(Modeling code records)
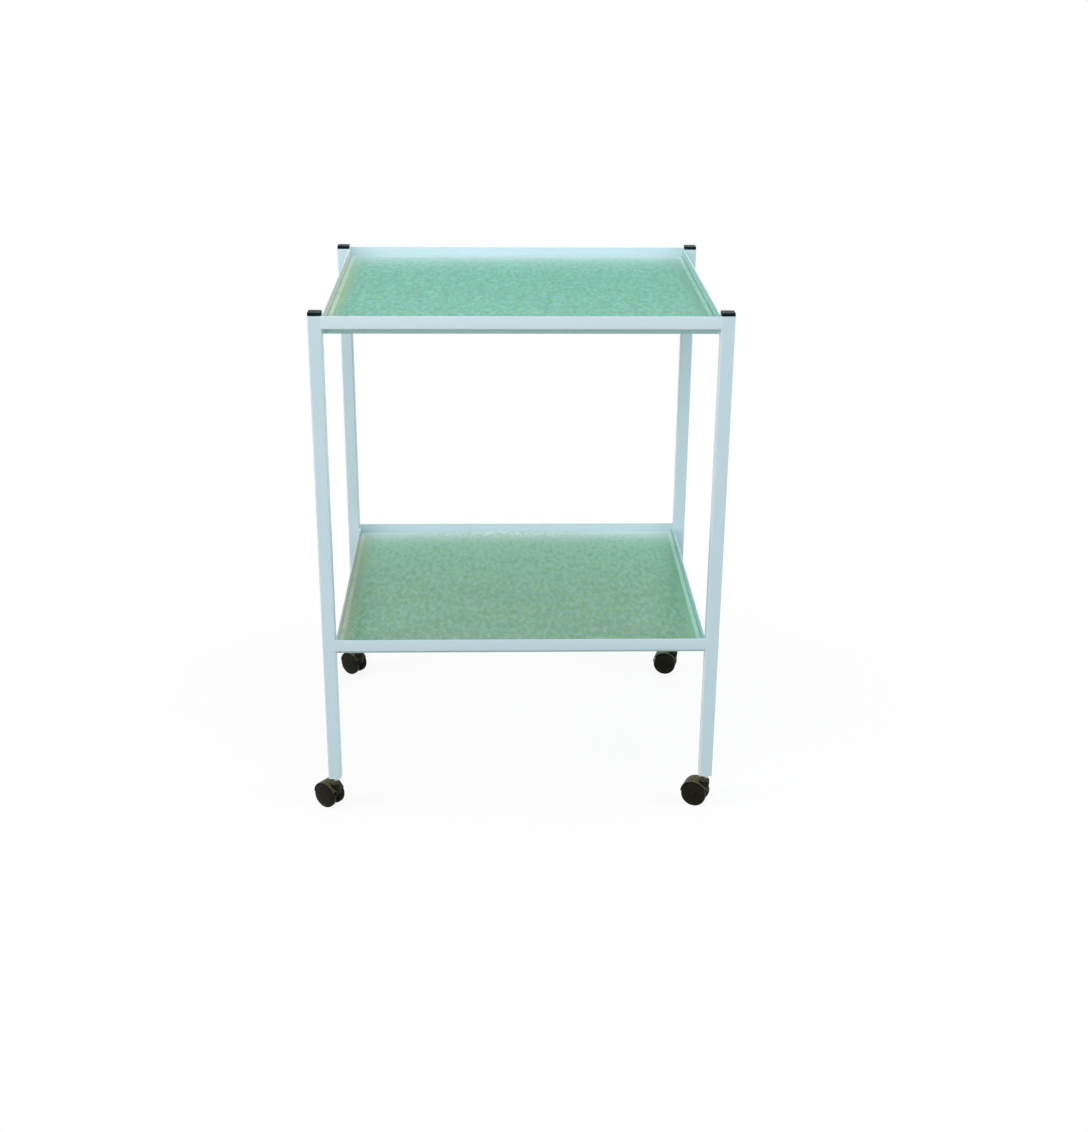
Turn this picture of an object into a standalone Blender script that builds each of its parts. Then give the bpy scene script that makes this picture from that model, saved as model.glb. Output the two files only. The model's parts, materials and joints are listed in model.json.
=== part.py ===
"""Two-shelf medical trolley: a welded square-tube frame, two framed glass shelves, four twin-wheel castors.

Units are metres, +Z is up and the trolley faces -Y. The origin is on the floor, in the middle of the box that
the trolley fills as it stands, with its castors trailing.
"""

import math

import bmesh
import bpy
from mathutils import Matrix, Vector

# Frame of the trolley
FRAME_WIDTH = 0.600
FRAME_DEPTH = 0.500
UPPER_RAIL_TOP = 0.788
LOWER_RAIL_TOP = 0.292

# Leg tube
TUBE_SIDE = 0.020
TUBE_WALL = 0.0015
TUBE_CORNER_RADIUS = 0.0022
TUBE_INNER_CORNER_RADIUS = 0.0008

# Shelf rail: sheet steel folded into an upstand, a ledge for the glass and a lip below
SHEET = 0.0015
UPSTAND_HEIGHT = 0.019
LEDGE_WIDTH = 0.0205
LIP_DROP = 0.0105
BEND_RADIUS = 0.0010

# Glass pane
GLASS_THICKNESS = 0.004
GLASS_SIDE_PLAY = 0.0010
GLASS_CORNER_RADIUS = 0.004
GLASS_ARRIS = 0.0006

# Leg cap: a head on top of the tube and a finned plug inside it
CAP_HEAD_HEIGHT = 0.0047
CAP_HEAD_SETBACK = 0.0003
CAP_HEAD_WALL = 0.0022
CAP_CHAMFER = 0.0012
CAP_PLUG_LENGTH = 0.016
CAP_CORE_SIDE = 0.0125
CAP_PLUG_WALL = 0.0016
CAP_FIN_COUNT = 3
CAP_FIN_THICKNESS = 0.0014
CAP_FIN_PITCH = 0.0053
CAP_LOWEST_FIN = 0.0021

# Threaded plate welded in the foot of each leg
NUT_PLATE_THICKNESS = 0.008

# Castor
WHEEL_RADIUS = 0.020
WHEEL_WIDTH = 0.0090
WHEEL_RIM = 0.0030
WHEEL_DISC = 0.0026
WHEEL_EDGE_ROUND = 0.0022
WHEEL_INNER_CHAMFER = 0.0007
WHEEL_CROWN = 0.0008
HUB_RADIUS = 0.0050
TRAIL = 0.0140
AXLE_RADIUS = 0.0025
AXLE_CHAMFER = 0.0005
STEM_RADIUS = 0.0040
STEM_SHOULDER_RADIUS = 0.0083
STEM_SHOULDER_FOOT_RADIUS = 0.0054
STEM_SHOULDER_RIM = 0.0012
STEM_CHAMFER = 0.0006
STEM_ABOVE_PLATE = 0.003
NECK = 0.0075
HOOD_THICKNESS = 0.0016
HOOD_REACH = 0.0070
HOOD_EDGE_ROUND = 0.0008
HOOD_FRONT_ANGLE = math.radians(150)
HOOD_REAR_ANGLE = math.radians(4)
HOOD_JOIN_DEPTH = 0.0006
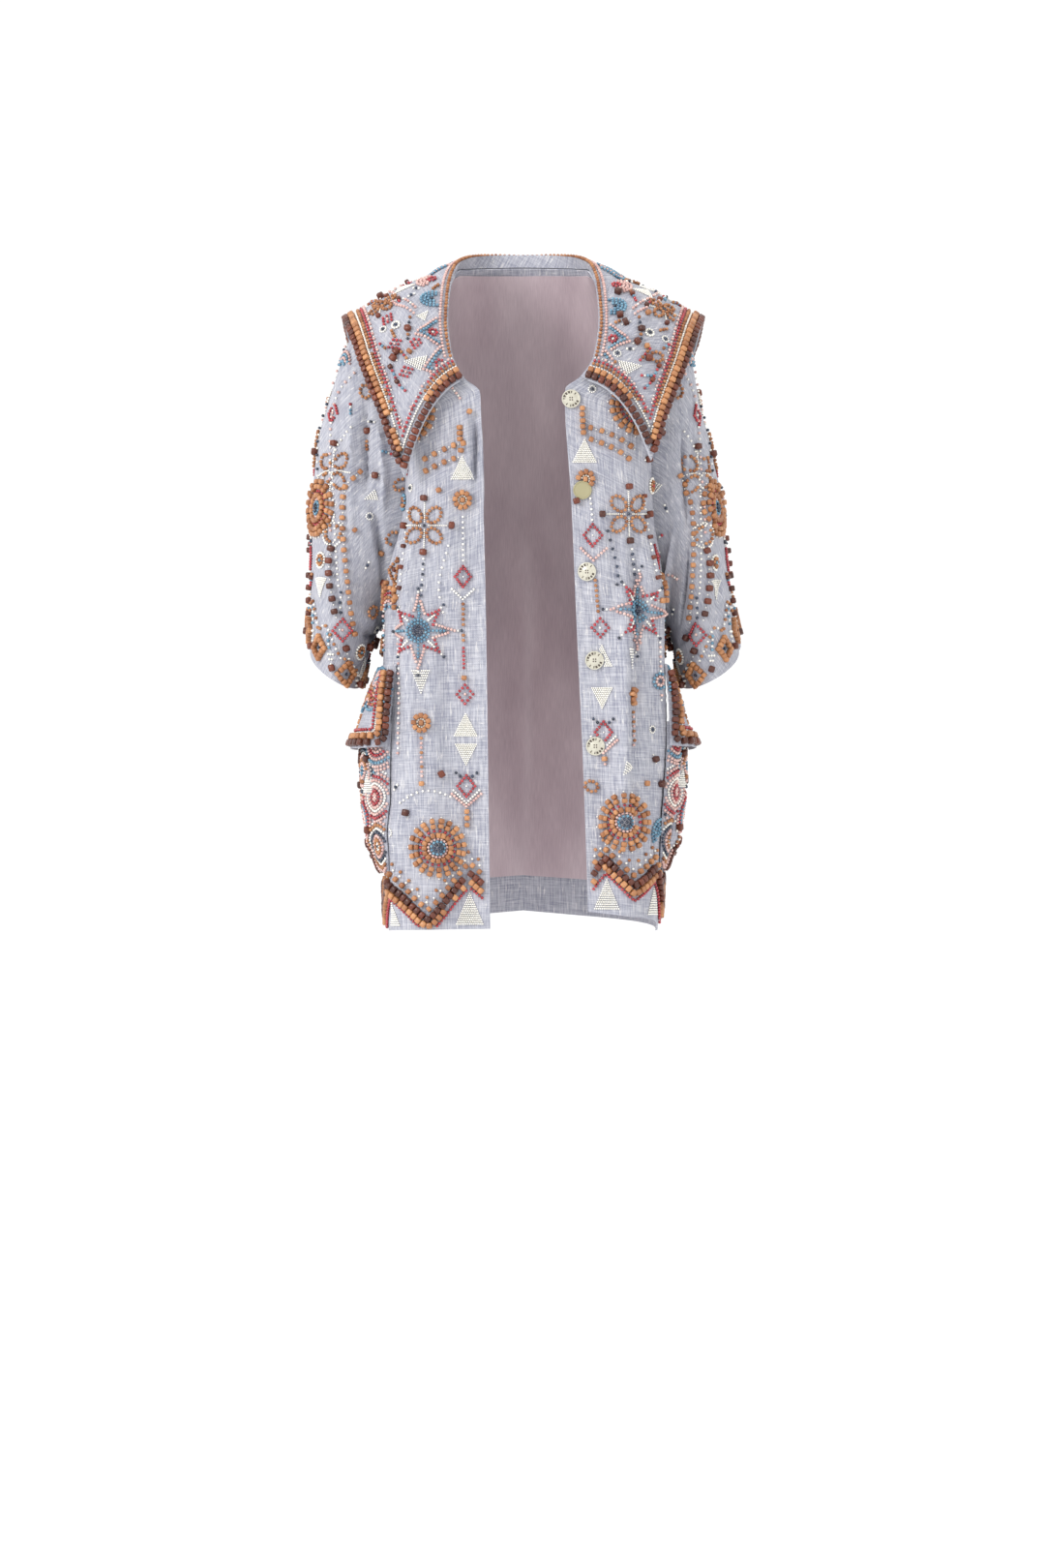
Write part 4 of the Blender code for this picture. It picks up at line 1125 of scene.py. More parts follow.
def shell(panel, replaced, thickness, outside, within, facing=None):
    """The panel's mesh, as thick as the cloth, in the place of the named solids."""
    rows, columns = panel.points.shape[:2]
    deselected()
    bpy.ops.mesh.primitive_grid_add(x_subdivisions=columns - 1, y_subdivisions=rows - 1, size=2)
    piece = bpy.context.object
    piece.name = piece.data.name = panel.name + "_cloth"
    mesh = piece.data
    flat = np.zeros(len(mesh.vertices) * 3)
    mesh.vertices.foreach_get("co", flat)
    flat = flat.reshape(-1, 3)
    i = np.rint((flat[:, 0] + 1) / 2 * (columns - 1)).astype(int)
    j = np.rint((flat[:, 1] + 1) / 2 * (rows - 1)).astype(int)
    mesh.vertices.foreach_set("co", panel.points[j, i].astype(np.float32).ravel())
    corners = np.zeros(len(mesh.loops), int)
    mesh.loops.foreach_get("vertex_index", corners)
    chart = np.stack([panel.across[j, i], panel.up[j]], axis=-1)[corners]
    if panel.closed:
        behind = i[corners].reshape(-1, 4).min(axis=1).repeat(4) >= columns // 2
        chart[:, 0] -= behind * panel.across[j, -1][corners]
    mesh.uv_layers[0].name = "cloth"
    mesh.uv_layers["cloth"].data.foreach_set("uv", chart.astype(np.float32).ravel())
    share = np.zeros(panel.across.shape) if facing is None else facing(panel)
    facings = mesh.attributes.new("facing", "FLOAT", "POINT")
    facings.data.foreach_set("value", share[j, i].astype(np.float32))
    mode("EDIT")
    bpy.ops.mesh.select_all(action="SELECT")
    if panel.closed:
        bpy.ops.mesh.remove_doubles(threshold=SEAM_REACH)
    mode("OBJECT")
    middle = mesh.polygons[len(mesh.polygons) // 2]
    nearest = np.linalg.norm(panel.points - np.array(middle.center), axis=-1).argmin()
    if float(np.dot(np.array(middle.normal), panel.normals.reshape(-1, 3)[nearest])) < 0:
        mesh.flip_normals()
    mesh.materials.append(outside)
    mesh.materials.append(within)
    wall = piece.modifiers.new("wall", "SOLIDIFY")
    wall.thickness = thickness
    wall.offset = -1
    wall.material_offset = 1
    bpy.ops.object.modifier_apply(modifier="wall")
    bpy.ops.object.shade_smooth_by_angle(angle=SOFT_ANGLE)
    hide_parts(*replaced)
    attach(piece, "root")


def front_facing(panel):
    """Linen inside the front edge and above the hem."""
    near = np.minimum(panel.across - FACING, panel.heights - HEM_TURN)
    return (near < 0).astype(float)


def hem_facing(panel):
    return (panel.heights < HEM_TURN).astype(float)


def all_facing(panel):
    return np.ones(panel.across.shape)


# %% Sew the shells
for side in SIDES:
    for panel, outside, facing in [
        (front_panels[side], straight_linen, front_facing),
        (sleeve_panels[side], slanted_linen, hem_facing),
        (pocket_panels[side], straight_linen, all_facing),
        (flap_panels[side], straight_linen, all_facing),
    ]:
        shell(panel, [panel.name], WALL, outside, inside, facing)
shell(back_panel, ["back"], WALL, straight_linen, inside, all_facing)
shell(collar_panel, ["collar"], COLLAR_WALL, slanted_linen, straight_linen, all_facing)

# %% [markdown]
# ### Satin lining of the back
# The lining is the back once more, laid just inside it. It stops above the hem, where the linen
# turns in, and its lower edge hangs a little loose.

# %% Line the back
LINING_GAP = 0.0004
LINING_WALL = 0.001
LINING_HEM = 0.04
LOOSE_HEM = 0.012
RIPPLE_HEIGHT = 0.0011
SOFT_HEIGHT = 0.0006
rows = back_panel.up > LINING_HEM
points = back_panel.points - back_panel.normals * (WALL + LINING_GAP)
points = points[rows][:-2:2, 2:-2:2]
us, vs = back_panel.us[2:-2:2], back_panel.vs[rows][:-2:2]
lining_panel = Panel("back_lining", us, vs, points, -1, column=len(us) // 2)
loose = np.exp(-((lining_panel.up / LOOSE_HEM) ** 2))[:, None]
ripple = RIPPLE_HEIGHT * (1 + np.sin(lining_panel.across * 150)) * loose
sway = 3 * np.sin(lining_panel.up * 14)[:, None]
lifted(lining_panel, -ripple - SOFT_HEIGHT * (1 + np.sin(lining_panel.across * 60 + sway)))
satin = lining_finish.material
shell(lining_panel, ["back_lining"], LINING_WALL, satin, satin)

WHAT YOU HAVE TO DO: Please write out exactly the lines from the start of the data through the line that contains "GLASS_ARRIS = 0.0006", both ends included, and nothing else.

EXERCISE ANSWER:
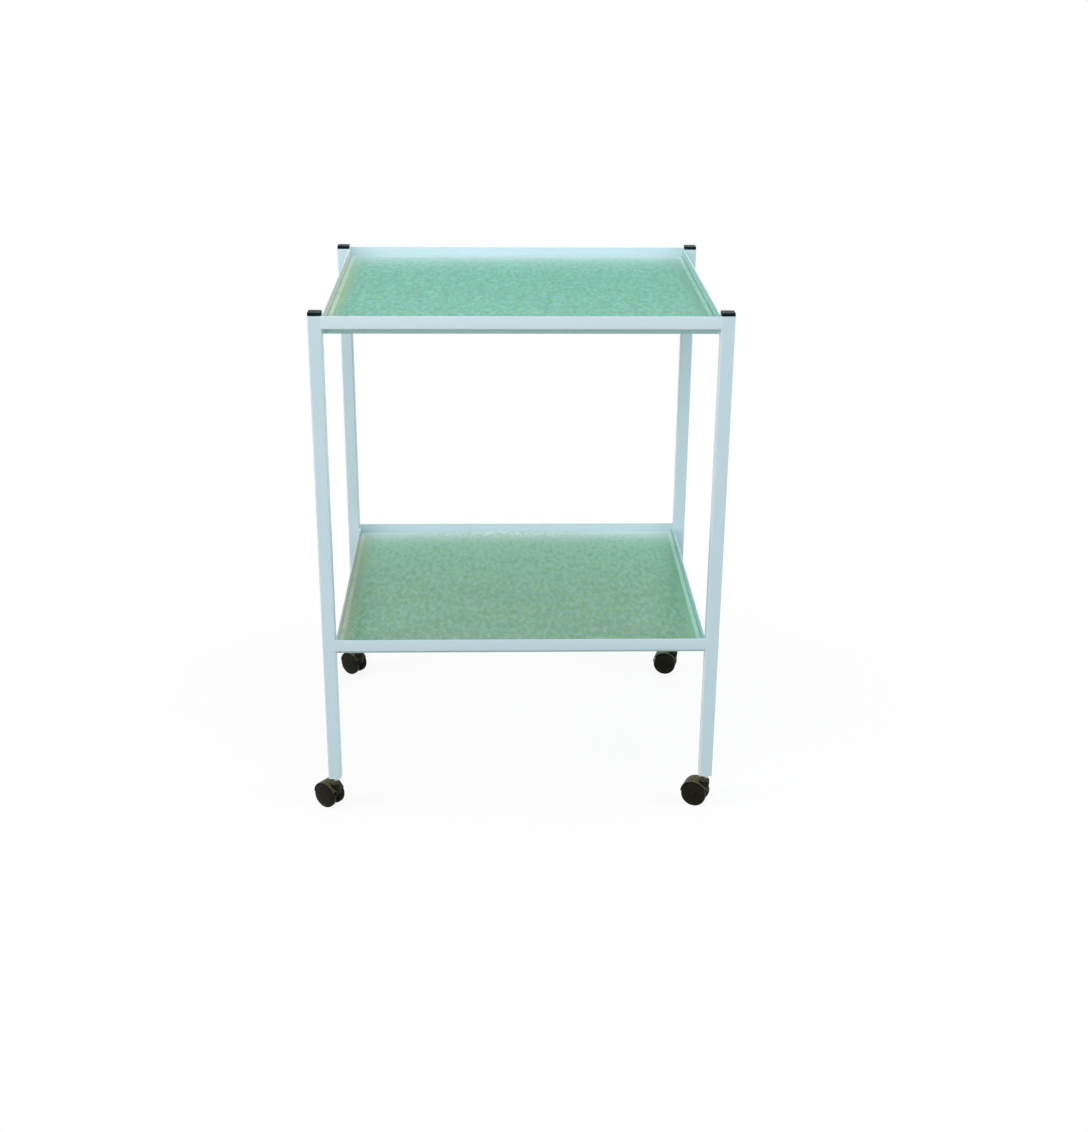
Turn this picture of an object into a standalone Blender script that builds each of its parts. Then give the bpy scene script that makes this picture from that model, saved as model.glb. Output the two files only. The model's parts, materials and joints are listed in model.json.
=== part.py ===
"""Two-shelf medical trolley: a welded square-tube frame, two framed glass shelves, four twin-wheel castors.

Units are metres, +Z is up and the trolley faces -Y. The origin is on the floor, in the middle of the box that
the trolley fills as it stands, with its castors trailing.
"""

import math

import bmesh
import bpy
from mathutils import Matrix, Vector

# Frame of the trolley
FRAME_WIDTH = 0.600
FRAME_DEPTH = 0.500
UPPER_RAIL_TOP = 0.788
LOWER_RAIL_TOP = 0.292

# Leg tube
TUBE_SIDE = 0.020
TUBE_WALL = 0.0015
TUBE_CORNER_RADIUS = 0.0022
TUBE_INNER_CORNER_RADIUS = 0.0008

# Shelf rail: sheet steel folded into an upstand, a ledge for the glass and a lip below
SHEET = 0.0015
UPSTAND_HEIGHT = 0.019
LEDGE_WIDTH = 0.0205
LIP_DROP = 0.0105
BEND_RADIUS = 0.0010

# Glass pane
GLASS_THICKNESS = 0.004
GLASS_SIDE_PLAY = 0.0010
GLASS_CORNER_RADIUS = 0.004
GLASS_ARRIS = 0.0006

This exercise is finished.